What you have to do:
Copy out lines with the word "model" from the material that follows.

— Start Source excerpt —

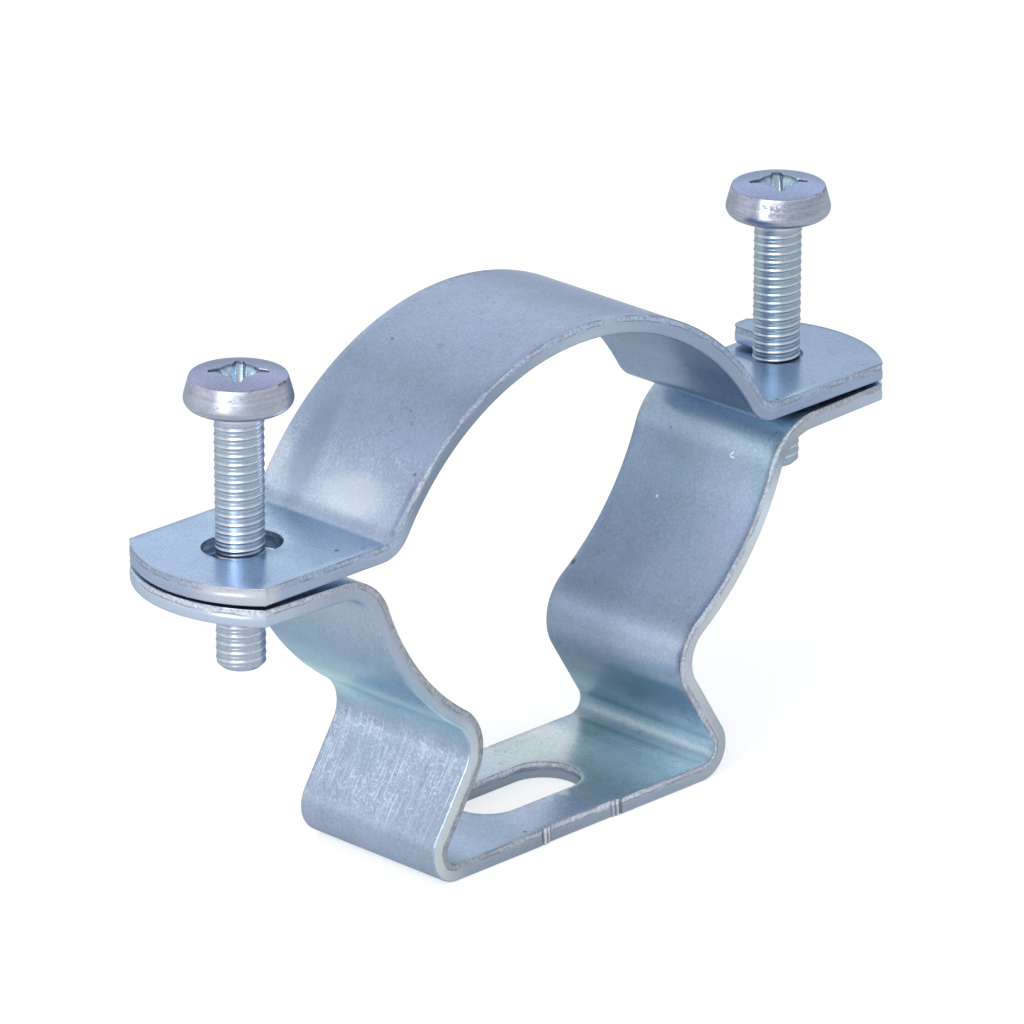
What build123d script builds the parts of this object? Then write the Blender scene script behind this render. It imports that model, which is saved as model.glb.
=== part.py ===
# Two-part spacer clamp for a pipe or a bundle of cable, bent from steel strip.
# The lower strap stands on a slotted foot. Its legs draw in to a waist, curve out
# again as the seat and end in flanges with tapped holes. The upper strap arches
# over the pipe and lies on those flanges. It turns about the left screw, and its
# open slot lets it swing clear of the right screw once both are loosened.
#
# Frame: X runs from flange to flange, Y along the pipe, Z up. The origin is on the
# underside of the foot, at its middle.
from build123d import *
from math import cos, hypot, radians, tan
import os

# Strip that both straps are cut from
strip_width = 15.0
strip_thickness = 1.5
overall_length = 75.2
end_bow = 3.05
trim_allowance = 2.0

# Pipe that the seat and the arch are bent to
pipe_diameter = 45.0
seat_clearance = 0.1
seat_radius = pipe_diameter / 2 + seat_clearance

# Lower strap, from the foot outwards; bend radii are inside radii
foot_flat = 27.9
foot_bend_radius = 1.2
leg_lean = 32.3
leg_length = 5.9
waist_bend_radius = 2.8
seat_start_angle = 34.5
seat_end_angle = 69.8
shoulder_bend_radius = 3.8
flange_rise = 1.6

# Slot in the foot for the fixing screw, and the pinched strip edge beside it
foot_slot_length = 12.5
foot_slot_width = 6.0
edge_relief_length = 8.5
edge_relief_depth = 0.15

# Upper strap
arch_half_angle = 58.4
arch_bend_radius = 1.7
flange_gap = 0.15

# Screws and the holes that they pass through
screw_end_distance = 7.6
thread_diameter = 3.9
thread_clearance = 0.05
screw_length = 21.2
tip_chamfer = 0.45
pivot_hole_length = 6.8
pivot_hole_shift = 0.7
hole_width = 5.0
hole_offset = 0.5
slot_mouth_radius = 1.0
left_head_lift = 11.6
right_head_lift = 12.0

# Pan head with a cross recess
head_diameter = 8.5
head_shoulder_height = 0.75
head_underside_diameter = 7.3
head_rim_diameter = 7.6
head_rim_height = 2.5
head_dome = 0.45
recess_diameter = 5.0
recess_arm_width = 1.2
recess_depth = 2.0
recess_corner_radius = 0.5
recess_draft = 6.0
recess_floor_diameter = 1.8
left_screw_turn = 44.0
right_screw_turn = 48.0

# Places that follow from the sizes above
screw_x = overall_length / 2 - screw_end_distance
end_corner_x = overall_length / 2 - end_bow
head_height = head_rim_height + head_dome


def distance_from_axis(edge):
    """Distance of an edge's middle from the Z axis, to the nearest micrometre."""
    return round(hypot(edge.center().X, edge.center().Y), 3)


# Outline of the strip seen from above, with both ends bowed
with BuildSketch() as blank:
    with BuildLine():
        back_edge = Line((0, strip_width / 2), (end_corner_x, strip_width / 2))
        bowed_end = ThreePointArc(
            back_edge @ 1,
            (overall_length / 2, 0),
            (end_corner_x, -strip_width / 2),
        )
        Polyline(bowed_end @ 1, (0, -strip_width / 2), (0, strip_width / 2))
    make_face()
    mirror(about=Plane.YZ)

# Lower strap: its underside is drawn as one bent line and thickened upwards
with BuildPart() as lower_strap:
    with BuildSketch(Plane.XZ):
        with BuildLine():
            foot = Line((0, 0), (foot_flat / 2, 0))
            foot_bend = JernArc(
                foot @ 1,
                foot % 1,
                foot_bend_radius + strip_thickness,
                90 + leg_lean,
            )
            leg = PolarLine(foot_bend @ 1, leg_length, direction=foot_bend % 1)
            waist = JernArc(
                leg @ 1,
                leg % 1,
                waist_bend_radius,
                seat_start_angle - 90 - leg_lean,
            )
            seat = JernArc(
                waist @ 1,
                waist % 1,
                seat_radius + strip_thickness,
                seat_end_angle - seat_start_angle,
            )
            shoulder = JernArc(
                seat @ 1,
                seat % 1,
                shoulder_bend_radius,
                flange_rise - seat_end_angle,
            )
            lower_flange = PolarLine(
                shoulder @ 1,
                overall_length / 2 + trim_allowance - (shoulder @ 1).X,
                flange_rise,
                length_mode=LengthMode.HORIZONTAL,
            )
            offset(amount=strip_thickness, side=Side.LEFT)
        make_face()
        mirror(about=Plane.YZ)
    extrude(amount=strip_width / 2, both=True)
    extrude(blank.sketch, amount=2 * overall_length, both=True, mode=Mode.INTERSECT)

    # Slot for the fixing screw
    with BuildSketch():
        SlotOverall(foot_slot_length, foot_slot_width)
    extrude(amount=strip_thickness, both=True, mode=Mode.SUBTRACT)

    # Both long edges of the foot are pinched in over a short length
    with BuildSketch():
        with GridLocations(0, strip_width, 1, 2):
            Rectangle(edge_relief_length, 2 * edge_relief_depth)
    extrude(amount=strip_thickness, both=True, mode=Mode.SUBTRACT)

    # Tapped holes, cut to the thread's full size
    with GridLocations(2 * screw_x, 0, 2, 1):
        Hole(thread_diameter / 2 + thread_clearance)

# The upper strap rests near the ends of the lower flanges, where they are highest
flange_end_height = (lower_flange @ 1).Y - trim_allowance * tan(radians(flange_rise))
flange_underside = flange_end_height + strip_thickness / cos(radians(flange_rise)) + flange_gap
flange_top = flange_underside + strip_thickness
bend_centre_distance = seat_radius + strip_thickness + arch_bend_radius
arch_rise = bend_centre_distance * (1 - cos(radians(arch_half_angle)))

# Upper strap: its top is drawn as one bent line and thickened downwards
with BuildPart() as upper_strap:
    with BuildSketch(Plane.XZ):
        with BuildLine():
            arch = JernArc(
                (0, flange_top + arch_rise),
                (1, 0),
                seat_radius + strip_thickness,
                -arch_half_angle,
            )
            arch_bend = JernArc(arch @ 1, arch % 1, arch_bend_radius, arch_half_angle)
            upper_flange = Line(arch_bend @ 1, (overall_length / 2 + trim_allowance, flange_top))
            offset(amount=strip_thickness, side=Side.RIGHT)
        make_face()
        mirror(about=Plane.YZ)
    extrude(amount=strip_width / 2, both=True)
    extrude(blank.sketch, amount=2 * overall_length, both=True, mode=Mode.INTERSECT)

    # Oblong hole that the strap pivots on
    with BuildSketch(Plane.XY.offset(flange_underside)):
        with Locations((pivot_hole_shift - screw_x, hole_offset)):
            SlotOverall(pivot_hole_length, hole_width)
    extrude(amount=strip_thickness, both=True, mode=Mode.SUBTRACT)

    # Slot that runs out through the back edge
    with BuildSketch(Plane.XY.offset(flange_underside)):
        with Locations((screw_x, hole_offset)):
            Circle(hole_width / 2)
        with Locations((screw_x, hole_offset)):
            Rectangle(hole_width, strip_width, align=(Align.CENTER, Align.MIN))
    extrude(amount=strip_thickness, both=True, mode=Mode.SUBTRACT)
    mouth_corners = upper_strap.edges(Select.LAST).filter_by(Axis.Z).group_by(Axis.Y)[-1]
    fillet(mouth_corners, slot_mouth_radius)

# One arm pair of the cross recess, drawn at the top of the head and narrowing downwards
with BuildPart() as arm_pair:
    with BuildSketch(Plane((0, 0, head_height), z_dir=(0, 0, -1))):
        Rectangle(recess_diameter, recess_arm_width)
    extrude(amount=recess_depth, taper=recess_draft)

# Tip of the driver that fits the recess: both arm pairs, cut to a cone
with BuildPart() as driver_tip:
    add(arm_pair.part)
    add(arm_pair.part, rotation=(0, 0, 90))
    upright_edges = driver_tip.edges().filter_by(lambda edge: abs(edge.tangent_at(0.5).Z) > 0.9)
    fillet(upright_edges.group_by(lambda edge: distance_from_axis(edge))[0], recess_corner_radius)
    with Locations((0, 0, head_height - recess_depth / 2)):
        Cone(recess_floor_diameter / 2, recess_diameter / 2, recess_depth, mode=Mode.INTERSECT)

# Screw, drawn with the underside of its head at Z = 0
with BuildPart() as screw:
    with BuildSketch(Plane.XZ):
        with BuildLine():
            shank = Polyline(
                (0, -screw_length),
                (thread_diameter / 2 - tip_chamfer, -screw_length),
                (thread_diameter / 2, tip_chamfer - screw_length),
                (thread_diameter / 2, 0),
                (head_underside_diameter / 2, 0),
            )
            side = Line(
                (head_diameter / 2, head_shoulder_height),
                (head_rim_diameter / 2, head_rim_height),
            )
            TangentArc(side @ 0, shank @ 1, tangent=(0, -1))
            TangentArc((0, head_height), side @ 1, tangent=(1, 0))
            Line((0, head_height), shank @ 0)
        make_face()
    revolve(axis=Axis.Z)
    add(driver_tip.part, mode=Mode.SUBTRACT)

# The same screw on each side, both backed out above the upper strap
with BuildPart() as screw_left:
    with Locations(Location((-screw_x, 0, flange_top + left_head_lift), (0, 0, left_screw_turn))):
        add(screw.part)

with BuildPart() as screw_right:
    with Locations(Location((screw_x, 0, flange_top + right_head_lift), (0, 0, right_screw_turn))):
        add(screw.part)

os.makedirs("parts", exist_ok=True)

lower_strap.part.label = "lower_strap"
export_step(lower_strap.part, "parts/lower_strap.step")

upper_strap.part.label = "upper_strap"
export_step(upper_strap.part, "parts/upper_strap.step")

screw_left.part.label = "screw_left"
export_step(screw_left.part, "parts/screw_left.step")

screw_right.part.label = "screw_right"
export_step(screw_right.part, "parts/screw_right.step")
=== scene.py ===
# %% [markdown]
# # A zinc-plated spacer clamp
# Two steel strips are bent into a seat and an arch that hold a pipe, and two screws
# pull them together. The solids of the four pieces come from the construction model.
# This file gives them the surface that the press, the thread rollers and the plating
# bath leave behind. Everything is in metres: X runs from flange to flange, Y along the
# pipe and Z up, with the origin under the middle of the foot.

import bmesh
import bpy
import math
from mathutils import Matrix, Vector, kdtree, noise
from mathutils.geometry import delaunay_2d_cdt
from types import SimpleNamespace


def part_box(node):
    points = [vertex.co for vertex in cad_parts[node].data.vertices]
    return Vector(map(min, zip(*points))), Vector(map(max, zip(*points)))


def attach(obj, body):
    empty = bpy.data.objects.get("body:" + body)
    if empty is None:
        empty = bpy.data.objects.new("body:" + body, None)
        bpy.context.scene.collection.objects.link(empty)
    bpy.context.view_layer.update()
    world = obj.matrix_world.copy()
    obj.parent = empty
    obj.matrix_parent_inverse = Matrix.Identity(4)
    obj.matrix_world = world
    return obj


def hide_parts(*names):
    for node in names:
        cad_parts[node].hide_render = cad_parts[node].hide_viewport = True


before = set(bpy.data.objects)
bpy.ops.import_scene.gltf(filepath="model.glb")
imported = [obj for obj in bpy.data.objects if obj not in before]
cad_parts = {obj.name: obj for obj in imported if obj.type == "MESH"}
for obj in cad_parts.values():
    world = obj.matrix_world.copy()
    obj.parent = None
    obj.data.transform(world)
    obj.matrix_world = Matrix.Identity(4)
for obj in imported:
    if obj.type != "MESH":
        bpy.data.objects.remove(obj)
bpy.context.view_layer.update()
MM = 0.001
print("nodes:", sorted(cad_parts))

# %% [markdown]
# ## Sizes of the strip and of its bends
# A bent strip is easiest to think of as a flat blank and a path. The path is the line
# along the middle of the strip's thickness, drawn as straight runs and arcs from the
# middle of the clamp outwards, just as the press brake makes one bend after another.
# Both halves are alike, so only the right half is listed. Bend radii are inside radii,
# and angles are in degrees.

# %% Sizes that the press works to
thickness = 1.5 * MM
half_width = 7.5 * MM
half_length = 37.6 * MM
end_bow = 3.05 * MM
screw_x = 30.0 * MM

foot_flat = 27.9 * MM
foot_bend = 1.2 * MM
leg_lean = 32.3
leg_length = 5.9 * MM
waist_bend = 2.8 * MM
seat_radius = 22.6 * MM
seat_start = 34.5
seat_end = 69.8
shoulder_bend = 3.8 * MM
flange_rise = 1.6
arch_half_angle = 58.4
arch_bend = 1.7 * MM

flange_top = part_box("upper_strap")[0].z + thickness
print("upper flanges end at", round(flange_top / MM, 3), "mm")

# %% Path of each strap
middle = thickness / 2
lower_runs = [
    ("straight", foot_flat / 2, 0),
    ("arc", foot_bend + middle, 90 + leg_lean),
    ("straight", leg_length, 0),
    ("arc", waist_bend + middle, seat_start - 90 - leg_lean),
    ("arc", seat_radius + middle, seat_end - seat_start),
    ("arc", shoulder_bend + middle, flange_rise - seat_end),
]
upper_runs = [
    ("arc", seat_radius + middle, -arch_half_angle),
    ("arc", arch_bend + middle, arch_half_angle),
]
arch_rise = (seat_radius + arch_bend + thickness) * (1 - math.cos(math.radians(arch_half_angle)))
straight_step = 0.35 * MM
bend_step = 0.4 * MM
widest_turn = math.radians(6)


def walk_path(start_z, runs):
    """Right half of a path: stations of (distance, x, z), and where its flange starts and how it slopes."""
    distance, x, z, heading = 0.0, 0.0, start_z, 0.0
    stations = [(distance, x, z)]
    for kind, size, turn in runs:
        angle = math.radians(turn)
        length, step = size, straight_step
        if kind == "arc":
            length = size * abs(angle)
            step = min(bend_step, size * widest_turn)
        count = max(2, math.ceil(length / step))
        chord = length / count
        if kind == "arc":
            chord = 2 * size * math.sin(abs(angle) / count / 2)
        for _ in range(count):
            heading += angle / count / 2
            x += chord * math.cos(heading)
            z += chord * math.sin(heading)
            heading += angle / count / 2
            distance += length / count
            stations.append((distance, x, z))
    flange_start, flange_x = distance, x
    count = math.ceil((half_length - x) / math.cos(heading) / straight_step)
    step = (half_length - x) / math.cos(heading) / count
    for _ in range(count):
        distance += step
        x += step * math.cos(heading)
        z += step * math.sin(heading)
        stations.append((distance, x, z))
    return SimpleNamespace(stations=stations, flange_start=flange_start, flange_x=flange_x, slope=heading)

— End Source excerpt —

Correct answer:
What build123d script builds the parts of this object? Then write the Blender scene script behind this render. It imports that model, which is saved as model.glb.
# pull them together. The solids of the four pieces come from the construction model.
bpy.ops.import_scene.gltf(filepath="model.glb")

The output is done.